Driver licence can be easily forged by any smart criminal..
Passport not so much..
Take your passport every time when traveling out of the country and avoid unecesary problems..
There was a case of some jogger on the news recently in BC who crossed the US border accidentaly without any ID or passport,,and spend couple weeks locked up in US jail bc she couldnt prove who she was..
Unusual but very true,,Customs people are very strict lately..
Secure drivers license, birth certificate and photo drivers license or other Government issued photo ID.
A genuine, but stolen, passport is easily, and fairly regularly altered by criminals too, that’s WHY they’re stolen in the first place.
Experts will tell you Canadian passports are probably the most desired, and therefore expensive, amongst criminals since we’re such a diverse nation nobody looks ‘out of place’ with a Canadian passport.
The gal who ‘accidentally’ jogged into Washington from BC was a French citizen in Canada as a tourist, the problem according to the CBC story was NOT that she didn’t have a passport with her.

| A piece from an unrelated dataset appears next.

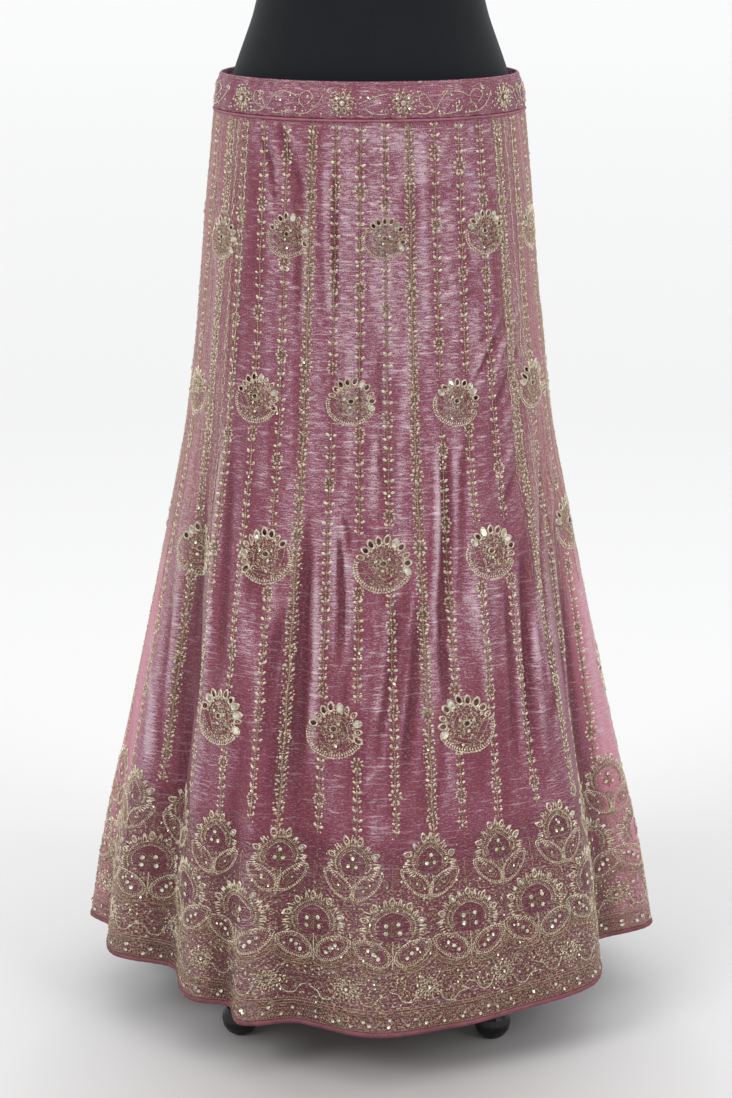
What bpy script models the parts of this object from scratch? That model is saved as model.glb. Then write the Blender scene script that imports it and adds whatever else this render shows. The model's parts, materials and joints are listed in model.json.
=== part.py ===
"""Lehenga skirt on a limbless dress form.

Metres, +Z up, the front faces -Y and the wearer's left side is at +X.
The origin is on the floor, under the middle of the object.

The skirt is eight gored panels (kalis) between a two-piece waistband and a
narrow bound hem. All of them are walls cut from one surface, skirt_point(),
which is worked out from the two short tables below. The dress form is a
fabric-covered torso on a pole with a four-legged base and round feet.
"""
import math

import bpy
import bmesh
import numpy as np

# ------------------------------------------------------------ driving sizes
WALL = 0.0020          # cloth with its embroidery and backing
GAP = 0.0003           # between neighbouring pieces at a seam
Z_SEAM = 1.0610        # waist seam, where the kalis hang from the band
PIPING = 0.0028        # height of the corded piping that lies in the seam
Z_BAND_TOP = 1.1030    # top edge of the waistband at the sides
BAND_DIP = 0.0030      # how much lower that edge is at the centre front
HEM_FRONT = 0.0600     # hem above the floor at the centre front and back
HEM_SIDE = 0.0880      # hem above the floor at the two sides
BINDING = 0.0060       # height of the plain bound edge of the hem

KALI_COLUMNS = 16      # divisions across one kali
KALI_ROWS = 12         # divisions down one kali

# Outline of the skirt without its folds, a row for each section:
#   height z, half width a (left to right), half depth b (front to back)
SECTIONS = (
    (1.1060, 0.1675, 0.1260),
    (1.0900, 0.1712, 0.1290),
    (1.0610, 0.1745, 0.1325),
    (0.9800, 0.1825, 0.1420),
    (0.8430, 0.1945, 0.1560),
    (0.7020, 0.2115, 0.1760),
    (0.6310, 0.2250, 0.1890),
    (0.4860, 0.2540, 0.2160),
    (0.3380, 0.2850, 0.2440),
    (0.1860, 0.3180, 0.2720),
    (0.0600, 0.3370, 0.2870),
)

# Largest folds, a row for each ridge or valley going round from the left side
# over the front to the right side and the back:
#   name, angle at the hem, angle at the waist (degrees, 0 at the front,
#   + towards +X), how far the hem stands out (+) or in (-) there in metres,
#   height where the fold starts
FOLDS = (
    ("side_left_ridge",    -92.0, -86.0,  0.0040, 0.62),
    ("side_left_valley",   -83.0, -78.0, -0.0230, 0.42),
    ("left_ridge",         -68.0, -70.0, -0.0060, 0.70),
    ("left_deep_valley",   -53.0, -62.0, -0.0540, 0.78),
    ("left_box_ridge",     -38.5, -54.0, -0.0120, 0.80),
    ("left_box_valley",    -31.0, -38.0, -0.0280, 0.40),
    ("left_front_ridge",   -25.0, -29.0,  0.0090, 0.58),
    ("front_valley",       -15.0, -17.0, -0.0225, 0.60),
    ("front_ridge",          2.0,   0.0,  0.0060, 0.60),
    ("front_right_valley",  17.0,  16.0, -0.0055, 0.62),
    ("front_right_hollow",  31.0,  30.0, -0.0110, 0.55),
    ("right_box_ridge",     49.0,  54.0,  0.0010, 0.80),
    ("right_deep_valley",   71.5,  64.0, -0.0530, 0.78),
    ("side_right_ridge",    86.5,  80.0,  0.0075, 0.70),
    ("back_r_valley_1",    101.0,  98.0, -0.0260, 0.55),
    ("back_r_ridge_1",     113.0, 112.0,  0.0060, 0.60),
    ("back_r_valley_2",    128.0, 126.0, -0.0330, 0.66),
    ("back_r_ridge_2",     145.0, 144.0,  0.0075, 0.70),
    ("back_valley_1",      161.0, 160.0, -0.0240, 0.56),
    ("back_ridge",         177.0, 177.0,  0.0060, 0.62),
    ("back_valley_2",      193.0, 194.0, -0.0300, 0.68),
    ("back_l_ridge_2",     209.0, 210.0,  0.0075, 0.64),
    ("back_l_valley_2",    223.0, 225.0, -0.0270, 0.52),
    ("back_l_ridge_1",     238.0, 240.0,  0.0060, 0.70),
    ("back_l_valley_1",    254.0, 256.0, -0.0300, 0.60),
)

# The kalis: name, angles of the two seams at the waist (degrees)
KALIS = (
    ("kali_side_left",    -112.0, -61.0),
    ("kali_front_left",    -61.0, -20.5),
    ("kali_front_centre",  -20.5,  14.0),
    ("kali_front_right",    14.0,  53.0),
    ("kali_side_right",     53.0, 100.0),
    ("kali_back_right",    100.0, 149.0),
    ("kali_back_centre",   149.0, 199.0),
    ("kali_back_left",     199.0, 248.0),
)

# Dress form: height z, half width, half depth, forward shift of the centre
TORSO = (
    (0.7400, 0.1130, 0.0800,  0.004),
    (0.7420, 0.1180, 0.0850,  0.004),
    (0.7520, 0.1240, 0.0905,  0.004),
    (0.8200, 0.1440, 0.1040,  0.004),
    (0.9000, 0.1600, 0.1150,  0.003),
    (0.9800, 0.1670, 0.1205,  0.000),
    (1.0400, 0.1665, 0.1180,  0.000),
    (1.0900, 0.1580, 0.1100, -0.001),
    (1.1350, 0.1428, 0.0990, -0.002),
    (1.1800, 0.1275, 0.0905, -0.003),
    (1.2050, 0.1240, 0.0890, -0.004),
    (1.2400, 0.1275, 0.0925, -0.007),
    (1.3000, 0.1420, 0.1060, -0.013),
    (1.3600, 0.1560, 0.1180, -0.017),
    (1.4200, 0.1640, 0.1150, -0.012),
    (1.4700, 0.1700, 0.1000, -0.004),
    (1.5100, 0.1690, 0.0850,  0.004),
    (1.5350, 0.1520, 0.0720,  0.009),
    (1.5520, 0.1180, 0.0620,  0.012),
    (1.5680, 0.0820, 0.0560,  0.014),
    (1.5850, 0.0640, 0.0540,  0.014),
    (1.6200, 0.0560, 0.0530,  0.012),
    (1.6500, 0.0550, 0.0530,  0.011),
)
TORSO_SIDES = 40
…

The story says “Roman said she was able to contact her mother, Christiane Ferne, who rushed to the detention centre to provide officers with documents including her passport and study permits.
Ferne said workers on site told her she had to present the documents to Immigration Canada to determine if Roman was eligible to be discharged back to Canada.
Roman was held in custody for two weeks before immigration officials on both sides of the border confirmed she was allowed back into Canada. Then she was transferred back into B.C.”